Mathilda Barisas Brown passed peacefully October 17, 2012. Mathilda was born November 17, 1912, the daughter of John and Mary Barisas, first generation immigrants from Lithuania who settled in Omaha, Nebraska. Raised in a Lithuanian neighborhood in Omaha, “Tillie” went to St. Anthony’s Lithuanian grade school and graduated high school from South Omaha High School having walked 6 miles to and from school each day. She earned her college degree in elementary education from Peru State Teachers’ College in Nebraska. She began her teaching career in a country school in Creighton and then continued with an adventurous move to Hoquiam, Washington.
Tillie had dated Robert Langdon Brown from Independence, MO, in Nebraska when he was working with the Army Corps of Engineers, and eventually she moved to Danvers, Massachusetts, where they were married and he attended engineering school at MIT. They settled in Kansas City, MO in 1944 when Bob accepted a job with Black and Veatch. In 1950 they made their home at 104th and Wornall Road.
She resumed teaching in the Kansas City school district until the birth of her first child in 1946. In 1952, after the birth of her fourth and last child, she returned to teaching third grade at Corinth School. During that time, she became actively involved in the professional teaching organization Alpha Delta Kappa. From 1964-1966, Til served as Alpha Gamma ADK chapter president and as Kansas State’s ADK President from 1972-1974. She taught at Corinth until her retirement in 1980. But she wasn’t ready to retire.
In the late 1960s, she decided to get her real estate license. In her new career area, Til shifted to using her nickname “Brownie” Brown professionally. Even the part-time work in that field was not enough. She wanted to teach overseas. One place she seriously considered was Saudi Arabia, but they would not take her because she was a “single woman”(Bob had passed back in 1974.) She did travel to Cali, Colombia, in the fall of 1980 to teach fourth grade for one year.
Til started volunteering as a Gray Lady at St. Joseph’s Hospital in 1944, proudly dressed with the starched white collar, cuffs, and cap. Her volunteerism at St. Joseph’s continued until she was in her early 90s; she was known all over the hospital from escorting patients to their rooms after admitting them to doing inventory in the basement. She remembered, “One day at the old hospital I looked up to see former President Harry Truman standing there. He had come to visit a friend who was hospitalized” (from A Mission of Healing by Andrew Warren). Patients, nurses, doctors and administrators knew her well. Many former patients would catch her in the halls of St. Joe’s while they were visiting friends or relatives and thank her for her kindness while they were ailing. She was honored as the hospital’s “Volunteer of the Year” for 1995-1996 and is the longest standing volunteer of the St. Joseph’s Auxiliary.

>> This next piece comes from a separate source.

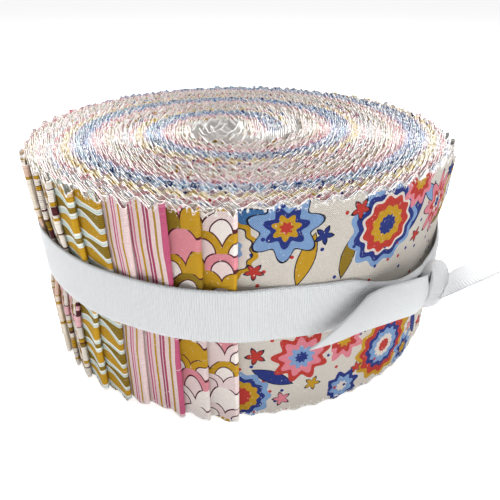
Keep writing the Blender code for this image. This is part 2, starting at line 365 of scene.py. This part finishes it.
class Cotton(Finish):
    """Plain-woven cotton. along and across are the place on the cloth, in millimetres."""

    def __init__(self, name, ground):
        super().__init__(name, 0.92)
        place = self.split(self.node("UVMap", {"uv_map": "cloth"}, {}))
        self.along = place[0] * 1000.0
        self.across = place[1] * 1000.0
        self.colour = ground

    def add(self, mask, colour):
        self.colour = self.mix(mask, self.colour, colour)

    def rings(self, distance, table):
        """Rings of colour round a motif's middle, outermost first: each is a radius and a colour."""
        for radius, colour in table:
            self.add(distance < radius, colour)

    def petals(self, u, v, count, depth, turn=0.0):
        """Distance from a motif's middle, less where a petal reaches out."""
        lobe = (v.math("ARCTAN2", u) * float(count) + turn).math("COSINE")
        return (u * u + v * v) ** 0.5 / (lobe * depth + 1.0)

    def star(self, u, v, points, turn=0.3):
        saw = (v.math("ARCTAN2", u) * (points / math.tau) + turn).math("FRACT") - 0.5
        return (u * u + v * v) ** 0.5 / (abs(saw) * 1.2 + 0.42)

    def pick(self, chance, tints):
        """One of several colours, by a chance."""
        tint = tints[0]
        for i, other in enumerate(tints[1:]):
            tint = self.mix(chance > (i + 1) / len(tints), tint, other)
        return tint

    def leaf(self, u, v, turn, length, width):
        """Below 1 inside a pointed leaf that is turned by an angle."""
        c = math.cos(math.radians(turn))
        s = math.sin(math.radians(turn))
        run = (u * c + v * s) / length
        return abs(v * c - u * s) / width + run * run

    def chances(self, where):
        """Three chances between 0 and 1 for a place."""
        return self.split(self.nodes("TexWhiteNoise", {"noise_dimensions": "3D"}, {"Vector": where})[1])

    def scatter(self, size, seed, jitter=0.3):
        """Strewn places about one size apart: offsets from the nearest, and three chances for it."""
        v = self.across / size + (seed * 0.37 % 1.0)
        row = v.math("FLOOR")
        u = self.along / size + row * 0.5 + (seed * 0.71 % 1.0)
        chance = self.chances(self.spot(u.math("FLOOR"), row, float(seed)))
        du = u.math("FRACT") - 0.5 + (chance[0] - 0.5) * jitter
        dv = v.math("FRACT") - 0.5 + (chance[1] - 0.5) * jitter
        return du * size, dv * size, chance

    def weave(self):
        """Threads over the print in colour and relief, frayed and white along the cut edges."""
        fine = math.tau / 0.55
        over = (self.along * fine).math("SINE") * (self.across * fine).math("SINE")
        slub = self.noise(self.spot(self.along * 0.9, self.across * 2.4), 1.0, 3.0)
        speck = self.noise(self.spot(self.along * 2.6, self.across * 2.6), 1.0, 3.0)
        light = over * 0.13 + (slub - 0.5) * 0.25 + (speck - 0.5) * 0.3 + 0.98
        grey = self.spot(light, light, light)
        lit = self.mix(1.0, self.colour, grey, "MULTIPLY")
        edge = self.node("Attribute", {"attribute_name": "edge"}, {})
        fray = self.noise(self.spot(self.along * 1.5, self.across * 1.1), 1.0, 4.0)
        bare = (edge * 0.2 + fray - 0.64) * 9.0
        bare = bare.math("MAXIMUM", edge - 1.0).math("MINIMUM", 1.0).math("MAXIMUM", 0.0)
        self.paint(self.mix(bare, lit, "f4f1ee"))
        self.relief(over * 0.6 + speck, 0.00022)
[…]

Til and Bob raised four children at the Wornall home. She supported each in their individual interests—maybe tennis or piano lessons for young Robert (Charlie), encouraging softball, volleyball, and swimming for Marita, feeding pet squirrels, red-tailed hawks or his pet raccoon Snoopy with John, and tumbling lessons or buying books upon books for Barbara.
Physical activity was always important for Til; when she was younger, she golfed and bowled in leagues with Bob. She usually drew her family into it. Many holiday dinners were followed by her rousing them from the couch to run around the outside of the house a couple of times. The children were clad in sweats and tennis shoes, but Tillie would jog in her tweed suit with nylons and high heels on. She loved to walk for her regular exercise and kept that up until early in her 90s.
Her brother Barnard Barisas and sisters Frances Barisas and Genevieve Baranouskas all predeceased her. Til leaves behind two sons, Robert “Charlie”(Marian Moor) and John ( Candy); and two daughters, Marita Aufner (Frank), and Barbara Faunce (Ron). Thirteen grandchildren and ten great-grandchildren have added many joyous moments to her life.
Brownie’s family is grateful for all the kindnesses showered on her over the years by the Clare Bridge staff, the St. Joseph’s Hospital extended family, and countless others. In lieu of flowers to honor Brownie, please send donations to the St. Joseph’s Hospital Auxiliary. Visitation will be held Monday from 10:00-11:00 AM followed by the Mass of Christian Burial at St. Thomas More Catholic Church, 11822 Holmes Road, Kansas City, MO. Inurnment will be at Mt. Washington Forever Cemetery.